Stem nematodes have damaged California alfalfa before, primarily in small pockets in the Sacramento Valley and Intermountain area.

“The concern is, of course, that since we've never seen it as severe as it is this year, it might be a problem that's gaining steam over time,” says Putnam.

Another possibility is that this winter's weather may have created a “perfect storm” for nematode development. The worms thrive in cool, wet conditions, feeding on alfalfa crowns and buds and reproducing rapidly. Most become inactive when temperatures rise above 75°, but become active again when conditions are favorable.

Warm weather in January was followed by a wet period in February. Then temperatures stayed between 40° and 75°, the optimum range for stem nematodes, through much of March, says Putnam.

Ideal weather conditions may have interacted with one or more other factors to exacerbate the problem. But one suspected secondary contributor — plant injury from winter-applied herbicides — was discounted early. University of California researchers had a herbicide trial in an infected field, so they compared nematode damage in sprayed and unsprayed areas.

“We didn't see anything definite to cause us to believe that was a factor,” Putnam reports.

He advises growers with infested fields to harvest them last throughout the growing season and to clean equipment before going back to fields that don't appear infested.

“I can't stand here and tell you that it'll be 100% effective at preventing movement of this pest, but it's probably a very good idea,” he says.

Nematodes also can spread from field to field in runoff water, “but that's more difficult to control.”

His recommendation to plant highly resistant varieties comes despite the fact that some varieties with that rating were seriously damaged in the outbreak. He has two possible explanations:

“One is that, at certain levels of infestation it could be that no resistance level is helpful. The other question is whether or not some of these varieties are as highly resistant as the companies think.”

Varieties are rated highly resistant if at least 51% of the plants resist the pest, but that may not be enough resistance for some fields.

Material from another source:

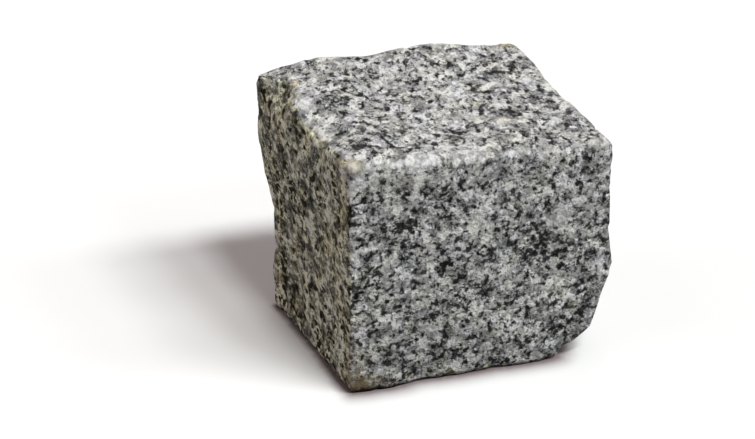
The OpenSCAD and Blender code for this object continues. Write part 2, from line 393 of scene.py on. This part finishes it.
def ramp(tree, value, start, end, low=0.0, high=1.0):
    """A smooth step from low to high as the value goes from start to end."""
    inputs = {"Value": value, "From Min": start, "From Max": end, "To Min": low, "To Max": high}
    return add_node(tree, "ShaderNodeMapRange", {"interpolation_type": "SMOOTHSTEP"}, inputs).outputs[0]


def spread(tree, noise, low=0.0, high=1.0):
    """Cloudy noise, which keeps mostly between 0.3 and 0.7, spread smoothly from low to high."""
    return ramp(tree, noise, 0.3, 0.7, low, high)


def paint(tree, share, below, above, how="MIX"):
    """The colour above laid over the colour below by a share from 0 to 1."""
    node = add_node(tree, "ShaderNodeMix", {"data_type": "RGBA", "blend_type": how}, {0: share})
    for index, colour in ((6, below), (7, above)):
        if isinstance(colour, bpy.types.NodeSocket):
            tree.links.new(colour, node.inputs[index])
        else:
            node.inputs[index].default_value = (*colour, 1)
    return node.outputs[2]


def speckle(tree, where, size, detail=2.0, roughness=0.5):
    """Cloudy noise with blobs of about the given size in millimetres, as value and colour sockets."""
    inputs = {"Vector": where, "Scale": 1 / size, "Detail": detail, "Roughness": roughness}
    node = add_node(tree, "ShaderNodeTexNoise", {}, inputs)
    return node.outputs["Fac"], node.outputs["Color"]


def shares(tree, colour):
    """The red, green and blue of a colour as three shares from 0 to 1."""
    return add_node(tree, "ShaderNodeSeparateColor", {}, {"Color": colour}).outputs[:3]


def crystals(tree, where, size, blur=0.3):
    """Crystals of about the given size in millimetres, a little blurred into one another: each has
    two random shares of its own."""
    inputs = {"Vector": where, "Scale": 1 / size, "Smoothness": blur, "Randomness": 1.0}
    node = add_node(tree, "ShaderNodeTexVoronoi", {"feature": "SMOOTH_F1"}, inputs)
    return shares(tree, node.outputs["Color"])[:2]


def stretched(tree, where, scale):
    """The place with each of its three axes multiplied, which shortens a pattern or draws it out."""
    return add_node(tree, "ShaderNodeMapping", {}, {"Vector": where, "Scale": scale}).outputs[0]


def shaken(tree, where, size, reach):
    """The place moved about by cloudy noise, so that straight borders become ragged."""
    noise = speckle(tree, where, size, detail=3.0)[1]
    centred = reckon(tree, "SUBTRACT", noise, (0.5, 0.5, 0.5), vector=True)
    moved = add_node(tree, "ShaderNodeVectorMath", {"operation": "SCALE"}, {0: centred, "Scale": reach})
    return reckon(tree, "ADD", where, moved.outputs[0], vector=True)


granite = bpy.data.materials.new("granite")
granite.use_nodes = True
rock = granite.node_tree
at_object = add_node(rock, "ShaderNodeTexCoord").outputs["Object"]
# In millimetres, with the grains drawn out in one level direction, from the front left to the back right
GRAIN_TURN, GRAIN_STRETCH = math.radians(-20), 1.5
in_mm = add_node(rock, "ShaderNodeMapping", {"vector_type": "TEXTURE"},
                 {"Vector": at_object, "Rotation": (0, 0, GRAIN_TURN),
                  "Scale": (0.001, 0.001 * GRAIN_STRETCH, 0.001)}).outputs[0]


def marked(name):
    """The value which the block's mesh carries under a name."""
    return add_node(rock, "ShaderNodeAttribute", {"attribute_name": name}).outputs["Fac"]


crushed, stain_and_painted_light, rich = marked("crushed"), marked("stain_and_painted_light"), marked("biotite")

# Feldspar and quartz: pale and grey crystals of two to three millimetres, grown into one another
CRYSTAL_SIZE = 2.5
FELDSPAR_GREY, FELDSPAR_WHITE, LARGE_FELDSPAR = (0.50, 0.50, 0.50), (0.80, 0.80, 0.80), (0.74, 0.74, 0.70)
QUARTZ_DARK, QUARTZ_PALE = (0.26, 0.26, 0.26), (0.46, 0.46, 0.46)
grain_place = shaken(rock, in_mm, 1.9, 2.2)
pick, tone = crystals(rock, grain_place, CRYSTAL_SIZE, blur=0.5)
feldspar = paint(rock, tone, FELDSPAR_GREY, FELDSPAR_WHITE)
quartz = paint(rock, tone, QUARTZ_DARK, QUARTZ_PALE)
minerals = paint(rock, ramp(rock, pick, 0.2, 0.65), quartz, feldspar)

large_edge = spread(rock, speckle(rock, in_mm, 1.6, detail=3.0)[0], -0.3, 0.3)
is_large = ramp(rock, reckon(rock, "ADD", marked("large_grain"), large_edge), 0.4, 0.65)
minerals = paint(rock, is_large, minerals, LARGE_FELDSPAR)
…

Putnam urges seed companies to identify existing varieties with resistance levels significantly higher than 51% in fall dormancy groups 4 through 8.

More research on nematode prevention and control is needed, too. Much is not well-known about the biology of this pest and factors affecting it.

“The alfalfa industry as a whole needs to think about how to address problems like this in the long run,” he says. “That's a key issue.”